Everything In Parallel – Buildings

Post Author:

I'm not sure if anyone still cares what punk means. That precious four-lettered word has grown to such vast proportions that you can't even notice it– it's mist in the air, God, “the force” or some shit. Its elusive ethos has manifested a particularly spiritual form in D.C., a city whose musical reputation is forever indebted to that mythical thing. A lot of the punks who went to 930 Club when it was still on F Street have kids and jobs now, but never let that hyperactive kid bouncing around inside completely die, still maintaining an avid belief in grassroots motion, youth, and change.

Upon first listening to Buildings' debut full-length, Everything in Parallel, it had eluded me just how special this unintentional sacrifice to the great punk forefathers really is. There was something raucous and reckless about their construction work, but its raw athletics formed an elegant geometry too refined for textbook punk. The dynamic depth and orchestral drama of this very economic and trusting trio almost fooled me into filing their sound under instrumental post-rock and calling it a day, but with a bit of patience and immersion, what was at first one deft performance was revealed to be a blueprint for a progressive, optimistic, and refreshing sci-fi acid trip.

Joe Warminsky touched on this in his review for the Washington City Paper, and I'd agree that it's a vital part of Buildings' identity: the future as a time of possibility rather than of inevitability. It's a message that successfully blends intelligence and idealism, and is delivered through design rather than through lyric while the world predicts possible apocalypses. The serene beginnings of the track that's perfectly titled for my thesis, “Everything is Possible,” transform logically from melodic exclamations to hyperactive phasing in a fit of affirmation. The joyous counterpoint between guitarist Collin Crowe and bassist Nick McCarthy in “Zyklus” soars fluidly as though their combined efforts are leaving them levitating; two scientists hard at work, neither one stepping on the other's toes as they tag-team a quasi-house aside that morphs into drummer boy snare rolls from madman David Rich. After cycling through their experiments and proving their hypothesis with a celebratory recapitulation of the opening section, there's nothing left for them to do but float in heaven for a few seconds and cool down until the end.
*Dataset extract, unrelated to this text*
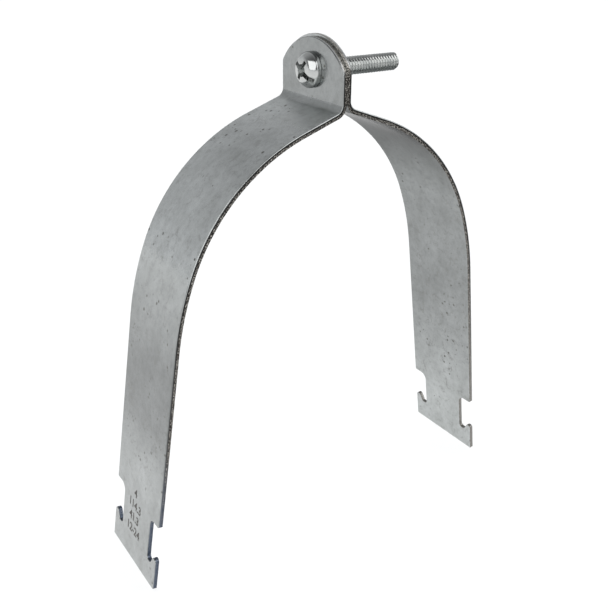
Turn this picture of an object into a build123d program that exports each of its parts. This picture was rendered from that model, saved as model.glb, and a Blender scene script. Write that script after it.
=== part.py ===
"""Strut pipe clamp: two bent sheet-steel straps, held together at the ears by a machine screw and a square nut.

Millimetres, +Z up. The clamp stands open on its two hooked legs. The screw lies along X with its head on the
-X side, and the straps' width runs along Y. The origin is on the floor, midway between the outer corners of
the two feet and in the middle of the straps' width.
"""

from build123d import *
from math import asin, atan2, degrees, hypot, radians, tan
import os

# Sheet strip that both straps are blanked from
strap_width = 31.75
sheet = 1.5
rollover = 0.25  # rounded rim that blanking leaves on the punch side, which becomes the outside
outward_lean = 0.3  # every face of the outside leans at least this far outward

# Ear, measured from the centre of its hole
crown_top = 9.65
crown_radius = 19.25
ear_drop = 7.25  # down to where the ear's bend starts
ear_hole_radius = 3.5

# Bent profile, along the face that meets the pipe
bend_radius = 2.6  # on the hollow side of the ear's bend
front_bend = 70.95
shoulder_length = 12.2
saddle_radius = 60.0
saddle_angle = 48.3
flank_radius = 100.6
flank_angle = 13.4
leg_length = 81.9

# Hooked leg end, in the flat: across from the centre line, and up from the foot
neck_half_width = 9.9
shoulder_height = 23.0
pocket_floor = 8.0
pocket_width = 2.5
hook_height = 11.0
hook_inner_edge = 14.0
outline_radii = [0.5, 2.6, 1.2, 0.9, 1.0, 1.0, 0.3]  # shoulder, neck, pocket twice, hook twice, foot

# The rear strap sits this much higher on the screw, within the play of the two ear holes
ear_lift = 0.8

# Machine screw
screw_radius = 2.743
screw_length = 31.75  # under the head
tip_chamfer = 0.75
head_radius = 5.25
head_height = 3.8
head_land = 1.3  # straight part of the head's side
head_flank_radius = 6.0  # of the arc from there in to the crown
head_crown_radius = 3.7
head_crown_rise = 0.45
slot_width = 1.6
slot_depth = 1.9
slot_cut_length = 12.0  # past both sides of the head
recess_radius = 3.3
recess_depth = 3.3
recess_end_slope = 26.5
recess_core_radius = 1.85
recess_core_slope = 15.0
wing_width = 1.3
wing_draft = 3.0
drive_turn = 33.0  # the slot's angle from +Y towards +Z

# Square nut
nut_width = 11.1
nut_height = 4.0
nut_bore_radius = screw_radius + 0.05
nut_corner_slope = 30.0
nut_countersink = 0.45


def face_line(offset, bend):
    """One face of the bent sheet, from the ear's top to the foot, offset outward from the pipe side."""
    ear = Line((offset, crown_top), (offset, -ear_drop))
    fold = JernArc(ear @ 1, ear % 1, bend_radius + sheet - offset, bend)
    shoulder = PolarLine(fold @ 1, shoulder_length, direction=fold % 1)
    saddle = JernArc(shoulder @ 1, shoulder % 1, saddle_radius + offset, -saddle_angle)
    flank = JernArc(saddle @ 1, saddle % 1, flank_radius + offset, -flank_angle)
    leg = PolarLine(flank @ 1, leg_length, direction=flank % 1)
    return [ear, fold, shoulder, saddle, flank, leg]


def rear_bend_for_level_feet():
    """The rear strap's bend angle: a little more open, so that its foot comes down by the lift of its ear."""
    foot = face_line(0, front_bend)[-1] @ 1
    reach = foot.X - (sheet + bend_radius)
    drop = -ear_drop - foot.Y
    return front_bend - degrees(asin((drop + ear_lift) / hypot(reach, drop)) - atan2(drop, reach))


def leg_end_outline():
    """The leg's last stretch in the flat, as a face: foot, hooks, necks and shoulders."""
    half = strap_width / 2
    above = leg_length / 2
    corners = [
        (half, above),
        (half, shoulder_height),
        (neck_half_width, shoulder_height),
        (neck_half_width, pocket_floor),
        (neck_half_width + pocket_width, pocket_floor),
        (hook_inner_edge, hook_height),
        (half, hook_height),
        (half, 0),
        (0, 0),
    ]
    side = FilletPolyline(*corners, radius=outline_radii)
    return make_face(side + mirror(side, Plane.YZ) + Line((-half, above), (half, above)))


def strap(bend):
    """A whole strap on the +X side of the ear plane, with the centre of its hole at the origin."""
    pipe_side, outside = face_line(0, bend), face_line(sheet, bend)
    edges = pipe_side + outside
    edges.append(Line(pipe_side[0] @ 0, outside[0] @ 0))
    edges.append(Line(pipe_side[-1] @ 1, outside[-1] @ 1))
    body = extrude(Plane.XZ * make_face(Curve() + edges), strap_width / 2, both=True)

    crown_corner = crown_top - crown_radius + (crown_radius**2 - (strap_width / 2) ** 2) ** 0.5
    waste = Pos(0, crown_corner + crown_radius) * Rectangle(2 * strap_width, 2 * crown_radius)
    waste -= Pos(0, crown_top - crown_radius) * Circle(crown_radius)
    body -= extrude(Plane.YZ * waste, 2 * sheet, both=True)
    body -= extrude(Plane.YZ * Circle(ear_hole_radius), 2 * sheet, both=True)

    leg = pipe_side[-1]
    foot, down = leg @ 1, leg % 1
    across_leg = Plane((foot.X, 0, foot.Y), x_dir=(0, 1, 0), z_dir=(-down.Y, 0, down.X))
    around_outline = Pos(0, leg_length / 4 - sheet) * Rectangle(2 * strap_width, leg_length / 2)
    body -= extrude(across_leg * (around_outline - leg_end_outline()), 2 * sheet, both=True)

    outside_faces = [face for face in body.faces() if face.normal_at().X > outward_lean]
    rim_uses = [edge for face in outside_faces for edge in face.edges()]
    rim = [edge for edge in rim_uses if sum(edge.is_same(other) for other in rim_uses) == 1]
    return fillet(rim, rollover), leg


def clamp_screw():
    """The machine screw along +X, with the bearing face of its head at the origin."""
    crown_edge = (head_crown_rise - head_height, head_crown_radius)
    profile = Polyline(
        (-head_height, 0),
        (screw_length, 0),
        (screw_length, screw_radius - tip_chamfer),
        (screw_length - tip_chamfer, screw_radius),
        (0, screw_radius),
        (0, head_radius),
        (-head_land, head_radius),
    )
    profile += RadiusArc((-head_land, head_radius), crown_edge, -head_flank_radius)
    profile += TangentArc((-head_height, 0), crown_edge, tangent=(0, 1))
    body = revolve(Plane.XZ * make_face(profile), Axis.X)

    # The drive is sunk from the crown of the head towards the shank: a cross with a round core, and a slot
    crown = Plane((-head_height, 0, 0), x_dir=(0, 1, 0), z_dir=(1, 0, 0))
    wings = Rectangle(2 * recess_radius, wing_width) + Rectangle(wing_width, 2 * recess_radius)
    wings_end_radius = recess_radius - recess_depth * tan(radians(recess_end_slope))
    core_end_radius = recess_core_radius - recess_depth * tan(radians(recess_core_slope))
    cross = extrude(wings, recess_depth, taper=wing_draft)
    cross = cross & (Pos(0, 0, recess_depth / 2) * Cone(recess_radius, wings_end_radius, recess_depth))
    cross += Pos(0, 0, recess_depth / 2) * Cone(recess_core_radius, core_end_radius, recess_depth)
    slot = Pos(0, 0, slot_depth / 2) * Box(slot_cut_length, slot_width, slot_depth)
    return body - crown * Rot(0, 0, drive_turn) * (cross + slot)


def square_nut():
    """The nut along +X from the origin, with the corners of its ear side turned off."""
    body = extrude(Plane.YZ * Rectangle(nut_width, nut_width), nut_height)
    corner_radius = nut_width / 2 + nut_height / tan(radians(nut_corner_slope))
    turned = Plane.YZ * Pos(0, 0, nut_height / 2) * Cone(nut_width / 2, corner_radius, nut_height)
    body = body & turned
    body -= extrude(Plane.YZ * Circle(nut_bore_radius), nut_height)
    mouth_radius = nut_bore_radius + nut_countersink
    mouth = Pos(0, 0, nut_countersink / 2) * Cone(mouth_radius, nut_bore_radius, nut_countersink)
    body -= Plane.YZ * mouth
    body -= Plane((nut_height, 0, 0), x_dir=(0, 1, 0), z_dir=(-1, 0, 0)) * mouth
    return body


rear_bend = rear_bend_for_level_feet()
front, front_leg = strap(front_bend)
rear, rear_leg = strap(rear_bend)

# Places in the standing frame
screw_height = ear_lift / 2 - (front_leg @ 1).Y
front_foot_corner = (front_leg @ 1).X - sheet * (front_leg % 1).Y
rear_foot_corner = (rear_leg @ 1).X - sheet * (rear_leg % 1).Y
ear_plane = (front_foot_corner - rear_foot_corner) / 2

nodes = {
    "front_strap": Pos(ear_plane, 0, screw_height - ear_lift / 2) * mirror(front, Plane.YZ),
    "rear_strap": Pos(ear_plane, 0, screw_height + ear_lift / 2) * rear,
    "clamp_screw": Pos(ear_plane - sheet, 0, screw_height) * clamp_screw(),
    "square_nut": Pos(ear_plane + sheet, 0, screw_height) * square_nut(),
}

os.makedirs("parts", exist_ok=True)
for name, solid in nodes.items():
    export_step(solid, f"parts/{name}.step")
print(f"ear plane x {ear_plane:.3f}, screw height {screw_height:.3f}, rear bend {rear_bend:.3f}")
for name, leg in (("front", front_leg), ("rear", rear_leg)):
    print(f"{name} foot reach {(leg @ 1).X:.3f}, height {(leg @ 1).Y:.3f}, down {(leg % 1).X:.5f} {(leg % 1).Y:.5f}")
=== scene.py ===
from math import asin, cos, pi, radians, sin, sqrt, tan

import bmesh
import bpy
from mathutils import Matrix, Vector


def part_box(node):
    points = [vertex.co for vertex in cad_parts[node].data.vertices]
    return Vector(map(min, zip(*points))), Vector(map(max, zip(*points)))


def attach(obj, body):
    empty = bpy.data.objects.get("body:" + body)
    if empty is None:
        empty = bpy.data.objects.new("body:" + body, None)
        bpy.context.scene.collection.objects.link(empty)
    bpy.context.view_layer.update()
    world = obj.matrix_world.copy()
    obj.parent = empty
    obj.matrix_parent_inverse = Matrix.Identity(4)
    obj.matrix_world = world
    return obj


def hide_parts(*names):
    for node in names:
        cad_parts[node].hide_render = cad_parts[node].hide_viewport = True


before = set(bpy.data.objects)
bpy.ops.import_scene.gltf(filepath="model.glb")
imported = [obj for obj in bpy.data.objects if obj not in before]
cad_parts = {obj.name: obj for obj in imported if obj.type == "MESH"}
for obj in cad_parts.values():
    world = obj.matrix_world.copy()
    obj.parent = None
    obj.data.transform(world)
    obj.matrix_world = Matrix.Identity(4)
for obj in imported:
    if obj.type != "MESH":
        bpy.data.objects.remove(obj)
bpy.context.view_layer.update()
scene = bpy.context.scene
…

It's the sonic equivalent of, “let's go to space and learn everything…don't worry, we can't die because we are space,” a strange foil for The Psychic Paramount's “let's go to space because it's one freaky place.” Somewhere between Neu!'s propulsive drum grooves, Ecstatic Sunshine's guitar loop onslaughts, and Clint Conley's “my-bass-is-a-guitar” harmonies lay brewing an alternative to New Age where the drones are a mosaic of a thousand manically mathematic chorales. They, accomplished explorers of the other side, form a leaderless clan that effortlessly makes leaps of faith like their middle names were “Om”– whether by live looping every guitar part or audaciously matching the energy requirements to make the spastic introductory scherzo of “Tesselations” lift off.

It's the same sort of dreamy jubilance that makes reaching for the stars at their live show even more of a treat. Their show speaks such volumes that you couldn't rightly blame someone for worrying about the concept of a Buildings full-length; In many ways it seemed as hard odds as the dreaded “jam band studio album.” But the boys have honed a singular excited vision of peace and possibility that seems so foreign that it couldn't possibly be fashionable in the barren wasteland of tragically void and hip irony. They go against the grain with a smile, and that my friends, is punk.